Mardi 10 Février 2015





À contre courant de l’unanimité actuelle, « La vraie parisienne » d’Anne Plantagenet est un roman grinçant. Il tord le cou aux idées reçues très en vogue en ce moment, comme quoi la parisienne serait parfaite.


La parisienne parfaite est une…
À croire le Landerneau littéraire, la presse branchée et divers statements mode, la parisienne est une créature au chic sans faille. Mais un chic effortless. Autrement dit, inné et naturel. Elle est belle sans en faire des tonnes. Surtout sans passer des heures dans sa salle de bain ou dans une salle de sport. On ne va pas s’étendre davantage. Le sujet, on le connaît. Dans le sillage du best seller (non traduit en Français), How to be Parisian wherever you are : Love, Style, and Bad Habits par Caroline de Maigret et consorts, (Knopf Doubleday), la parisienne est érigée en créature culte. Plus encore, elle suscite tous les désirs.
 
Dans un opus jubilatoire, La vraie parisienne, Anne Plantagenet prend cette évidence à contrepied. L’auteur de Nation Pigalle et plus récemment, de Trois jours à Oran (Stock), dresse le portrait d’une douzaine de parisiennes susnommées. Mais elle les passe à la moulinette. Résultat, la perfection innée n’est plus de mise. À la lecture, on en vient à douter : la chose parfaite existe t-elle vraiment ? Et si oui, est-elle enviable ? Anne Plantagenet épingle Caroline, Chloé, Charlotte et Louise, entre autres, jusqu’à en faire des caricatures. Caricatures adeptes de Pilates ou de waterbike. L’une est avocate, l’autre actrice sur le retour. L’une boit un peu trop, une autre est finalement beaucoup plus seule qu’elle n’en a l’air…

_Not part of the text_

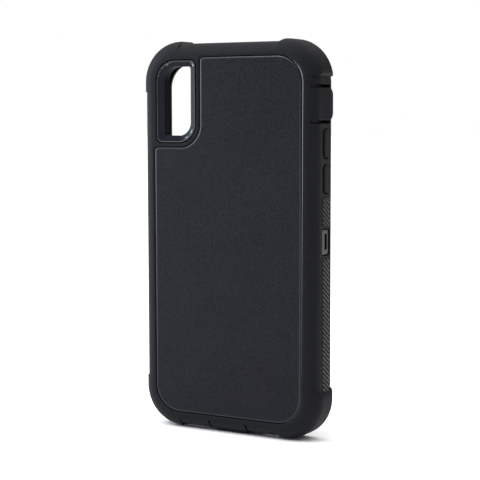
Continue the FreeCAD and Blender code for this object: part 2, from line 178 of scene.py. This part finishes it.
# %% [markdown]
# ## Finishes
#
# Every piece here is a black plastic, so the pieces differ only in their skins. The soft elastomer is
# matt, because its mould was blasted. The hard back panel was moulded against a spark-eroded face, which
# leaves a fine grain. Where two moulds meet, their steel is polished, so the edges are smooth. Image
# textures could draw the grain, but noise in object coordinates needs no unwrapping, and its grain is as
# wide and as deep on every face. The same few nodes serve every plastic, so one function makes them all.

# %% Colour and node helpers
def linear(code):
    """An sRGB hex colour as linear red, green, blue and alpha."""
    values = [int(code[start:start + 2], 16) / 255 for start in (0, 2, 4)]
    return [v / 12.92 if v <= 0.04045 else ((v + 0.055) / 1.055) ** 2.4 for v in values] + [1.0]


def add_node(tree, kind, inputs=None, **settings):
    """Adds a node with its settings; each input, by name or place, is a value or another's output."""
    node = tree.nodes.new(kind)
    for name, value in settings.items():
        setattr(node, name, value)
    for name, value in (inputs or {}).items():
        if isinstance(value, bpy.types.NodeSocket):
            tree.links.new(value, node.inputs[name])
        else:
            node.inputs[name].default_value = value
    return node


# %% One function for a moulded plastic with a grain
MIX_FACTOR, MIX_A, MIX_B, MIX_RESULT = 0, 6, 7, 2     # the colour sockets of a Mix node
CLOUD_SIZE = 18 * MM                                  # how wide the faint uneven patches are
CLOUD_SHARE = 0.12                                    # how strong they are beside the grain
ROUGHNESS_SPREAD = 0.05                               # how much the grain changes the roughness


def moulded_plastic(name, dark, light, grain_mm, depth_mm, roughness, specular, coat=0.0):
    """A plastic with a grain of one width and depth, and faint cloudiness over larger patches."""
    material = bpy.data.materials.new(name)
    material.use_nodes = True
    tree = material.node_tree
    shader = tree.nodes["Principled BSDF"]
    place = add_node(tree, "ShaderNodeTexCoord").outputs["Object"]
    grain = add_node(
        tree, "ShaderNodeTexNoise",
        {"Vector": place, "Scale": 1 / (grain_mm * MM), "Detail": 3.0, "Roughness": 0.6},
    ).outputs["Fac"]
    cloud = add_node(
        tree, "ShaderNodeTexNoise", {"Vector": place, "Scale": 1 / CLOUD_SIZE, "Detail": 2.0}
    ).outputs["Fac"]
    both = add_node(tree, "ShaderNodeMath", {0: cloud, 1: CLOUD_SHARE, 2: grain}, operation="MULTIPLY_ADD")
    tone = add_node(
        tree, "ShaderNodeMapRange", {"Value": both.outputs[0], "From Min": 0.40, "From Max": 0.72}
    )
    colour = add_node(
        tree, "ShaderNodeMix",
        {MIX_FACTOR: tone.outputs["Result"], MIX_A: linear(dark), MIX_B: linear(light)},
        data_type="RGBA",
    )
    rough = add_node(
        tree, "ShaderNodeMapRange",
        {"Value": grain, "From Min": 0.3, "From Max": 0.7,
         "To Min": roughness - ROUGHNESS_SPREAD, "To Max": roughness + ROUGHNESS_SPREAD},
    )
    bump = add_node(tree, "ShaderNodeBump", {"Height": grain, "Distance": depth_mm * MM})
    tree.links.new(colour.outputs[MIX_RESULT], shader.inputs["Base Color"])
    tree.links.new(rough.outputs["Result"], shader.inputs["Roughness"])
    tree.links.new(bump.outputs["Normal"], shader.inputs["Normal"])
    shader.inputs["Specular IOR Level"].default_value = specular
    shader.inputs["Coat Weight"].default_value = coat
    shader.inputs["Coat Roughness"].default_value = 0.06
    print(f"{name}: grain {grain_mm} mm wide and {depth_mm} mm deep")
    return material


# %% The elastomer's skins
# A real blasted grain is about 0.1 mm wide. Each grain is drawn some four times coarser, so that it shows.
# The blasted skin scatters light, so it stays a dull black. The smooth skin of the ribs is smoother and
# shinier, and its lighter colour is a painted sheen. The lip's faces that turn left, towards the left
# softbox, take a lighter and shinier elastomer, which is a painted highlight. Both plastics have an index
# of about 1.5, which is a specular level of 0.5. Where pores swallow the light, the level is lowered to
# match.
BLASTED_TPE = moulded_plastic("blasted_elastomer", "07080A", "16171C", 0.42, 0.040, 0.60, 0.12)
# A smoother, shinier skin, with a painted sheen in its lighter colour.
SMOOTH_SHEEN_TPE = moulded_plastic("smooth_elastomer_painted_sheen", "141418", "1E1E22", 0.45, 0.010, 0.42, 0.34)
# A painted highlight: a lighter, shinier copy of the elastomer for the lip's faces that turn to the light.
LIP_PAINTED_HIGHLIGHT_TPE = moulded_plastic("lip_painted_highlight_elastomer", "141418", "1E1E22", 0.45, 0.003, 0.38, 0.75)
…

Les uns après les autres, ces douze portraits composent un autre genre de comédie humaine. Mais elle est acerbe et loin du prisme glamour et sans effort de Caroline de Maigret. Anne Plantagenet démythifie à vitesse grand V. Elle distribue claques et coups de griffes. Pour elle, la parisienne n’est pas cette femme à la fois élégante et rock, mince et qui s’enfile un verre de rouge et un jambon beurre au comptoir. Elle est loin de cette image, celle qui porte une « petite robe noire et trench mastic, perchée sur 12 cm de talons, toujours entre deux taxis, attablée à la terrasse du Flore, se demandant à quelle soirée mondaine elle va se rendre. »
 
Dans ce roman choral, Anne Plantagenet décrit des femmes qui ont secrètement peur de ne pas être à la hauteur. Des femmes de notre époque, dignes des héroïnes cabossées de Robert Altman. L'auteur, qui se confond parfois avec la narratrice, repère le bas filé sur la parfaite silhouette, agrandissant l'accroc avec élégance et une petite dose de cruauté. Comme quoi, la vraie parisienne est moins parfaite qu’elle n’y paraît.

La vraie parisienne, Anne Plantagenet, (J'ai lu).